Arts in Local Communities

July 23, 2017

There's something magical and revitalizing about attending a performance or a broadway show; spending hours getting lost in mazes and mysteries of visual art; losing and finding yourself in creating art, and the knowledge that it'll always be there for our entertainment -- but these beautiful galas, the finest and most appreciated forms of performing and visual art, they may not always be there - not without us, at least. The audience - we’re the ones that keep this outlet alive.

 

Photo: Anna Kolosyuk on Unsplash 

 

We, as the audience, hold a power to tell artists that they matter. We hold the necessity to attend events and support art in every sense, even if they're only free events, local events, open mics, informal demonstrations, and community performances. Because, without this local involvement in the arts, there wouldn't be events to attend at the Metropolitan Opera, or a New York City Ballet. Local art does not only channel vitality into nationally and internationally known art; it is just as important, for many reasons: “When a community engages intimately and deeply in this way over time with artists skilled in community practice as well as their art forms, burning social issues can surface in the work they do together. A project may also be conceived from the outset to focus on a certain issue of concern within a community...Such community arts endeavors often result in real change.
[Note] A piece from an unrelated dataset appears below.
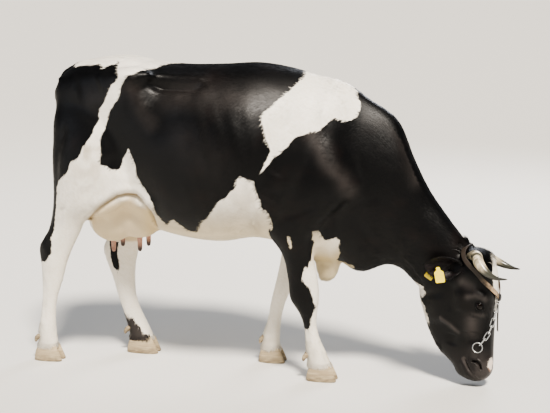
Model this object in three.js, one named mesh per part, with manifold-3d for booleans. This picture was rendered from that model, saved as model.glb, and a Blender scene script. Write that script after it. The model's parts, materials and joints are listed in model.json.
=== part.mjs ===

There is now a wealth of data, documentation, and criticism about art that is doing important work like improving students’ test scores, reducing prison violence and recidivism, reaching across racial and class barriers, bringing generations together, and preserving history and culture that will otherwise be lost” (Community Arts at Work Across the U.S.).

 

Art is art no matter how big the stage, or how influential and experienced the performers are. Art is art, even in recreational classes. Art is art, even if performed through your local community. Art is art, even if it isn't your aesthetic.

 

This weekend, I spent my time performing and taking classes at the Southern Vermont Dance Festival while immersing myself in the community of Brattleboro, Vermont. Here, I had the chance to interview Brenda Siegel, founder and artistic director of the festival. Brenda, a woman of drive, passion, and dedication to this art form, wholeheartedly embraces the importance of letting art thrive in local communities.

 

Asking Brenda why her and her team step up for the arts, her answer immediately went to the community first - the festival is very “community minded:” getting an audience within local communities’ artistic work is one of the most paramount roles in dually engaging local business, connection, and art, further strengthening both an economic and personal sense of togetherness.

 

Brenda also stresses how vital it is to keep the art and artistry alive. “Technique is just a means to the art,” she says, explaining how necessary it is for movement to turn art through passion and intention. Along with this, she goes on to say how so many are afraid of pursuing this art form, even just for fun, because of preconceived notions and the sometimes “elitist” nature of the dance world. Brenda says that she doesn't want people to feel as though, “they can't dance,” and strives to offer world renowned teachers’ wisdom and rigor in beginner level classes. To change this perception, the SVDF team steps up for dance and the performing arts, striving to create a community of connection and collaboration, something that is shown throughout every aspect of the festival.

 

Creating a “diversity of dance” through community performances, outdoor galas, traditional shows, multifaceted genres and styles of dance, access to all levels and convictions of classes, a diverse range of performance quality and aesthetic of choreography, the Southern Vermont Dance Festival seems to bring those in who truly want to learn, appreciate, and grow together: a necessary trait in any sustainable community.

 

Jorgie Ingram is a seventeen-year-old artist, activist, writer, dancer, and choreographer, currently living in New Hampshire. Finishing her high school studies online as a senior, she looks forward to continuing her studies in college, majoring in dance. Jorgie's passion is to inspire - whether that be through her artistry, writing, or everyday interactions. She loves to give back, and aspires to do so throughout her life. Apart from dancing all over New England, choreographing for the stage and film, painting, writing, baking vegan goodies, and spending time outdoors with her family and friends, Jorgie is the founder of local environmental group, Kearsarge Changing Climate Change, and one of the lead organizers for NH for Humanity's performance art events.